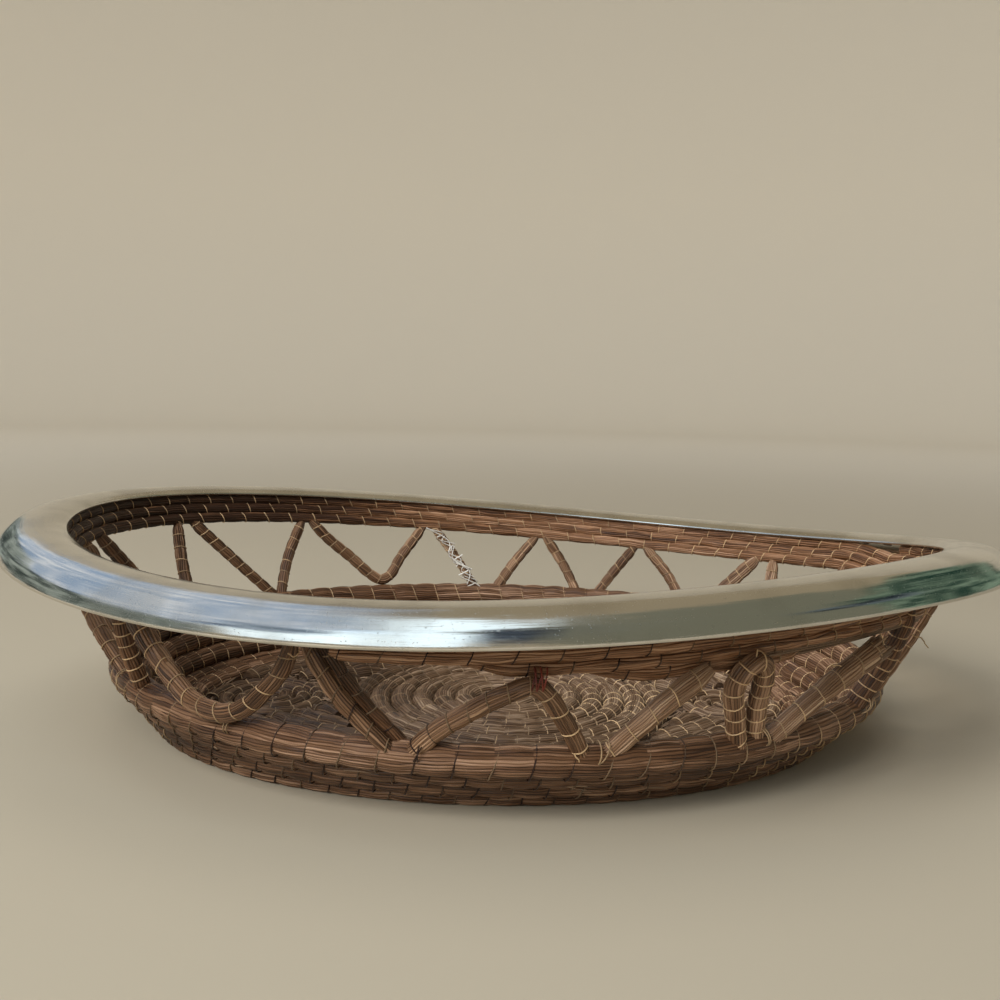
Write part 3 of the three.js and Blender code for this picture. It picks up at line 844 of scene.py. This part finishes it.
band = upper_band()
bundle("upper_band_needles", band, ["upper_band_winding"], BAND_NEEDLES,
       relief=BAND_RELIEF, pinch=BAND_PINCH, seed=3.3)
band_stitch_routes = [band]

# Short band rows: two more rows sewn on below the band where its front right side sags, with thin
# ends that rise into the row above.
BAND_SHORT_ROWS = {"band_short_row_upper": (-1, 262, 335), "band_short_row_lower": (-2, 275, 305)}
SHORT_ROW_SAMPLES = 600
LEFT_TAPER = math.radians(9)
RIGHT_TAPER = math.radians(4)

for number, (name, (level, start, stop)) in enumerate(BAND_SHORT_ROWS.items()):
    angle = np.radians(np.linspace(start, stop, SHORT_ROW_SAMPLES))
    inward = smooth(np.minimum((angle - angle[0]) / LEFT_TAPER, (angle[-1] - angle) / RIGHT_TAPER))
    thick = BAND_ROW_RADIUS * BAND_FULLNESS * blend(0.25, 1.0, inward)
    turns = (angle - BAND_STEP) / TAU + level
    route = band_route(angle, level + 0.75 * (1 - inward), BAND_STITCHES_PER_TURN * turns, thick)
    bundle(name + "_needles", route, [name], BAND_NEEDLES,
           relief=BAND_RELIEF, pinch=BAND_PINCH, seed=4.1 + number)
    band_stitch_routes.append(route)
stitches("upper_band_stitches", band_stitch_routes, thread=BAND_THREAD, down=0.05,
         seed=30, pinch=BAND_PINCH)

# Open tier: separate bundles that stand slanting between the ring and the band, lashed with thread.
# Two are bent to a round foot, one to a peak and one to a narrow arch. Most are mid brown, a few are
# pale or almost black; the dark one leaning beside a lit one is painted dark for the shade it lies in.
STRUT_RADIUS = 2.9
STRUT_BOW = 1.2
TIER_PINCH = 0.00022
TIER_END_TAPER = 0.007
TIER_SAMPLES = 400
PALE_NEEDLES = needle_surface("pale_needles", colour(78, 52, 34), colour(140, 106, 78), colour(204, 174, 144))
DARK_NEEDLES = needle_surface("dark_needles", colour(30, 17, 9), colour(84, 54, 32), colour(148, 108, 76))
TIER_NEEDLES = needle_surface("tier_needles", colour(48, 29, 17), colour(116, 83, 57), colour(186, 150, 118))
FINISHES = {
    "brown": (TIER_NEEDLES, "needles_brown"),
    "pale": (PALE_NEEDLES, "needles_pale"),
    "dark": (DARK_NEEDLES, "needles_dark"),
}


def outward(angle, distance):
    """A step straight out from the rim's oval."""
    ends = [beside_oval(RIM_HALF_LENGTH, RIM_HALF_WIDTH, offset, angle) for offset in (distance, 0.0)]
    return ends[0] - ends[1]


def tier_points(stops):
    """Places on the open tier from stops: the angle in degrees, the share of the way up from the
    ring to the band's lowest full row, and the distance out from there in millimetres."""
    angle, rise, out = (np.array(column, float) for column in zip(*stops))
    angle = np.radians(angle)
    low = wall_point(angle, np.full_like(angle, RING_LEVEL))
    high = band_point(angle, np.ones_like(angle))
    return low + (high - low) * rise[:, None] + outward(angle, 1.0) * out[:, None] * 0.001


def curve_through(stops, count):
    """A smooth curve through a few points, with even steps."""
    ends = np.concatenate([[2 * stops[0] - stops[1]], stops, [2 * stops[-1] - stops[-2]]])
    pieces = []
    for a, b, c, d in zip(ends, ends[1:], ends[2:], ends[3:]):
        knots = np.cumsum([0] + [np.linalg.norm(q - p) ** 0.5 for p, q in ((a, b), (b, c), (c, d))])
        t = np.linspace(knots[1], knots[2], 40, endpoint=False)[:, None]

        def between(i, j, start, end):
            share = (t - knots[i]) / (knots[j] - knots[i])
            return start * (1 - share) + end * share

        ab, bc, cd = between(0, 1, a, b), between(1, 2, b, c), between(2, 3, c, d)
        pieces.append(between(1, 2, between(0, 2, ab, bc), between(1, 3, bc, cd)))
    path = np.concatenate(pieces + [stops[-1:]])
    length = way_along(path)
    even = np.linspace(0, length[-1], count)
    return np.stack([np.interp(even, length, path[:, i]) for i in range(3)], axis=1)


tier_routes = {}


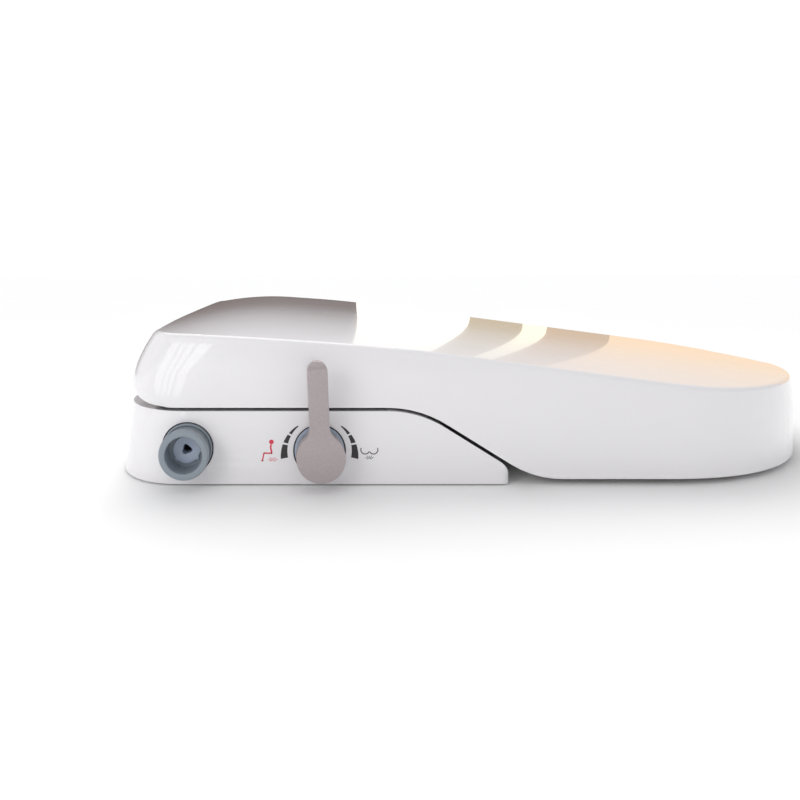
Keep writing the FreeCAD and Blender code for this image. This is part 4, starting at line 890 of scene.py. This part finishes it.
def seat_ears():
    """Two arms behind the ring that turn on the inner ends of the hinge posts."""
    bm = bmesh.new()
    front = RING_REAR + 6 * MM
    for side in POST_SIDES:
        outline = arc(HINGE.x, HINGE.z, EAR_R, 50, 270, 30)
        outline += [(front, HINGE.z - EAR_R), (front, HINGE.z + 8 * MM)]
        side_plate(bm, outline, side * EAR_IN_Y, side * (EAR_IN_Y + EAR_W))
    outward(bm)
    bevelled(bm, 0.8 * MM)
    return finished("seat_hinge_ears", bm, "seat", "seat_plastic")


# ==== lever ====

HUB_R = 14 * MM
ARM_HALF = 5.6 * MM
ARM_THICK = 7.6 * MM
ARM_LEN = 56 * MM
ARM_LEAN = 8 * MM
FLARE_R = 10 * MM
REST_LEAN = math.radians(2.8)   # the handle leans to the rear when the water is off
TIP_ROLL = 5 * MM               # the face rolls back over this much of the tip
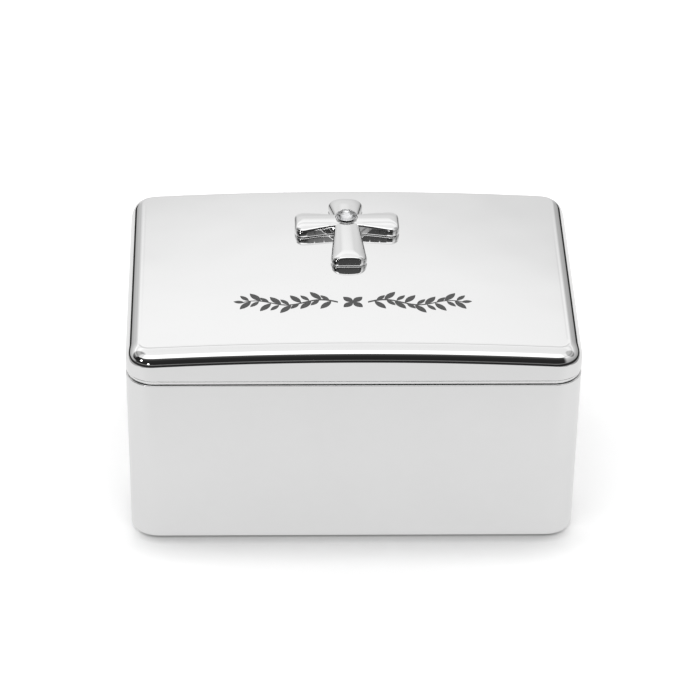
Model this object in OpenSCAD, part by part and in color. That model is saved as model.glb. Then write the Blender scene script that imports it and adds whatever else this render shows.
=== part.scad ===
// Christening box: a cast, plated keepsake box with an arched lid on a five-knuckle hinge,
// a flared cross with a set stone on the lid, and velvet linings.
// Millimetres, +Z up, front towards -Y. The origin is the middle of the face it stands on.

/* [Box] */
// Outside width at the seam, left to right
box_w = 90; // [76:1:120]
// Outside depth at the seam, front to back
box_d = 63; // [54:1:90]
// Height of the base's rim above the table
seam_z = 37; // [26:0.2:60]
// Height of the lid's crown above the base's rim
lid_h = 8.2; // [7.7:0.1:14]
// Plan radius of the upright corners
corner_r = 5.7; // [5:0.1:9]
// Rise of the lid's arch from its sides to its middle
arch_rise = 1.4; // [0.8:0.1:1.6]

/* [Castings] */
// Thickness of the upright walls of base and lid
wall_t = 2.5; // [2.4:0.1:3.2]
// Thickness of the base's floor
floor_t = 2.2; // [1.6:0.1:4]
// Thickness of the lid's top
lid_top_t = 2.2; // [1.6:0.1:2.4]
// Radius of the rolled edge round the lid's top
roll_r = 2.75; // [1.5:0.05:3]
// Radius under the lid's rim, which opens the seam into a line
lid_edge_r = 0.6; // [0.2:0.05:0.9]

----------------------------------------

Where a line above contains the string "code", copy that line.

Write part 3 of the three.js and Blender code for this picture. It picks up at line 844 of scene.py. This part finishes it.
Keep writing the FreeCAD and Blender code for this image. This is part 4, starting at line 890 of scene.py. This part finishes it.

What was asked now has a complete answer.